-- Short task --
Up to and including the line with "self.total = 4", reproduce the listing below exactly, beginning at its first line.

---------------

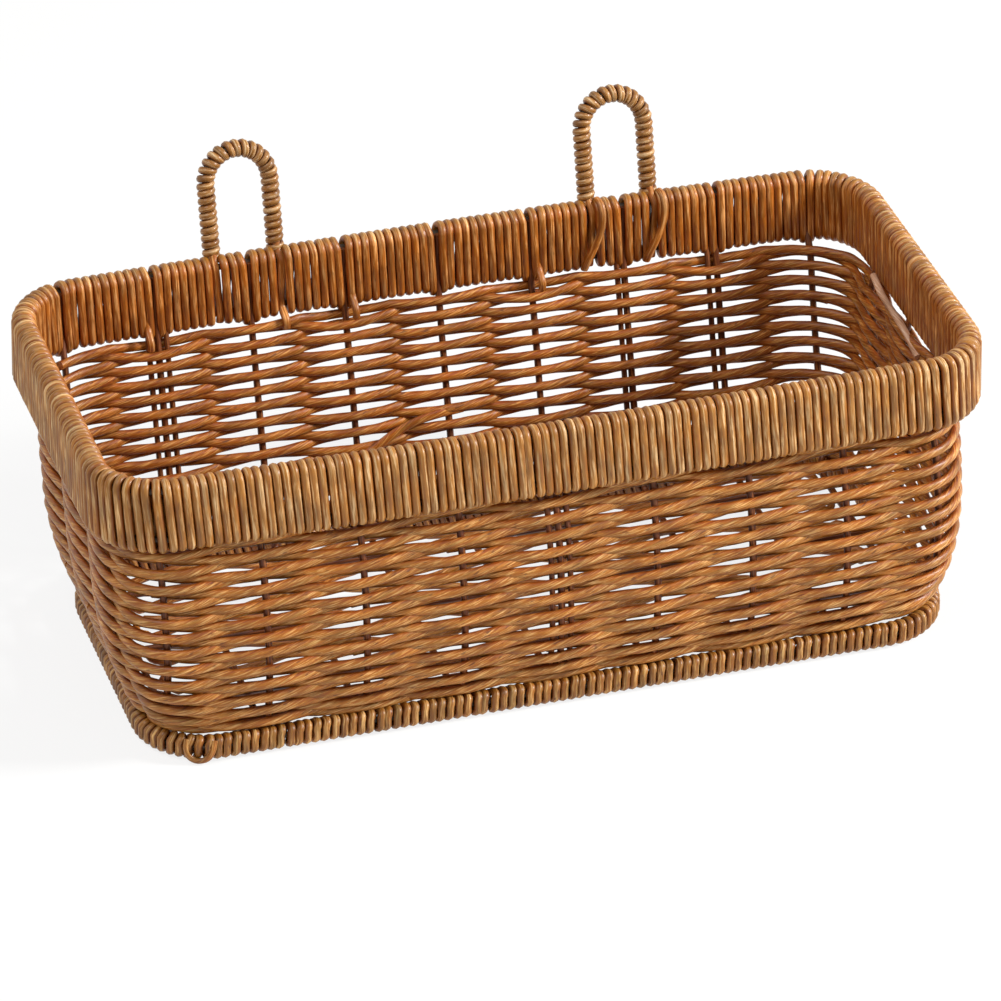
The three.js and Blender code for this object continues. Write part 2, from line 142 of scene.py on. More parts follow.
# The basket's outlines
class Outline:
    # a rounded rectangle seen from above, walked anticlockwise from the middle of its front
    def __init__(self, halfLength, front, back, corner, bow):
        self.halfLength, self.front, self.back = halfLength, front, back
        self.corner, self.bow = corner, bow
        self.straight = halfLength - corner
        self.arc = math.pi / 2 * corner
        self.side = back - front - 2 * corner
        self.total = 4 * self.straight + 4 * self.arc + 2 * self.side

    def at(self, distance):
        # the point at a distance along the outline, and the direction out of it
        s = distance % self.total
        mirrored = s > self.total / 2
        if mirrored:
            s = self.total - s
        straight, arc, side, corner = self.straight, self.arc, self.side, self.corner
        if s < straight:
            x, y, outX, outY = s, self.front, 0, -1
        elif s < straight + arc:
            turn = (s - straight) / corner
            outX, outY = math.sin(turn), -math.cos(turn)
            x, y = straight + corner * outX, self.front + corner + corner * outY
        elif s < straight + arc + side:
            x, y, outX, outY = self.halfLength, self.front + corner + s - straight - arc, 1, 0
        elif s < straight + 2 * arc + side:
            turn = (s - straight - arc - side) / corner
            outX, outY = math.cos(turn), math.sin(turn)
            x, y = straight + corner * outX, self.back - corner + corner * outY
        else:
            x, y, outX, outY = self.total / 2 - s, self.back, 0, 1
        y += math.copysign(self.bow * (1 - (x / self.halfLength) ** 2), y)
        sign = -1 if mirrored else 1
        return Vector((x * sign, y, 0)), Vector((outX * sign, outY, 0))

    def distanceAtX(self, x, onBack):
        # how far along the outline its front or back reaches an x
        past = min(max(abs(x) - self.straight, 0) / self.corner, 1)
        s = math.copysign(min(abs(x), self.straight) + math.asin(past) * self.corner, x)
        return self.total / 2 - s if onBack else s


# sizes are in mm; stakes are counted anticlockwise from the middle of the front
body = {
    "rimHalfLength": 145, "rimHalfWidth": 65, "rimCorner": 20, "rimTop": 102.7, "bandHeight": 25.9,
    "footHalfLength": 133.5, "footFront": -70.2, "footBack": 44, "footCorner": 22, "footHeight": 8.8,
    "longSideStakes": 9, "endStakes": 3, "stakeSpacing": 32.2, "endStakeSpacing": 33.5, "bow": 2.6,
}
wall = {
    "top": 77, "halfLength": 141, "front": -71.5, "back": 62, "corner": 22, "backSlope": 0.237,
    "endsNarrowBelow": 48, "endsNarrowBy": 14, "turnInBelow": 30, "turnInHeight": 21, "frontTurnsIn": 4,
    "backTurnsIn": 4.5, "frontComesIn": 9.5,
}
stakeCount = 2 * (body["longSideStakes"] + body["endStakes"])
cornerStake = body["longSideStakes"] // 2
rimLine = Outline(body["rimHalfLength"], -body["rimHalfWidth"], body["rimHalfWidth"], body["rimCorner"],
                  body["bow"])
footLine = Outline(body["footHalfLength"], body["footFront"], body["footBack"], body["footCorner"], 0)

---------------

-- The output --
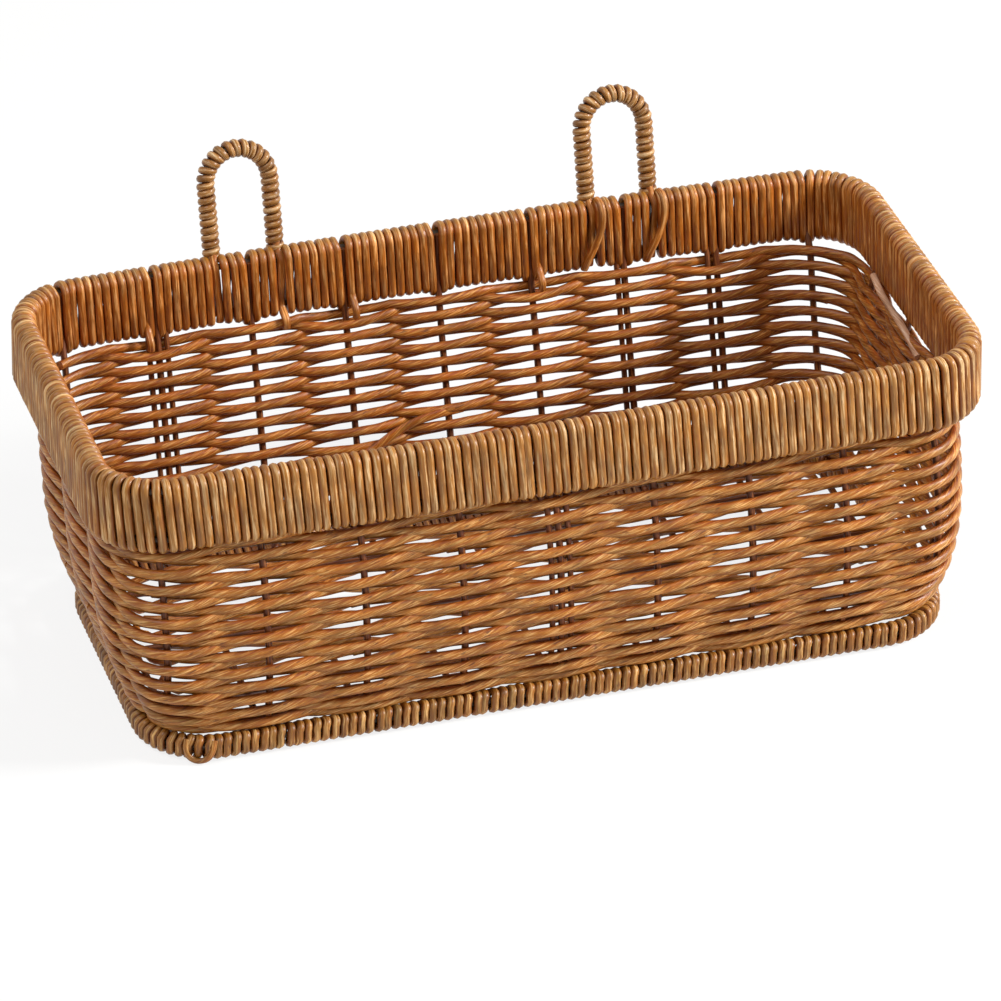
The three.js and Blender code for this object continues. Write part 2, from line 142 of scene.py on. More parts follow.
# The basket's outlines
class Outline:
    # a rounded rectangle seen from above, walked anticlockwise from the middle of its front
    def __init__(self, halfLength, front, back, corner, bow):
        self.halfLength, self.front, self.back = halfLength, front, back
        self.corner, self.bow = corner, bow
        self.straight = halfLength - corner
        self.arc = math.pi / 2 * corner
        self.side = back - front - 2 * corner
        self.total = 4 * self.straight + 4 * self.arc + 2 * self.side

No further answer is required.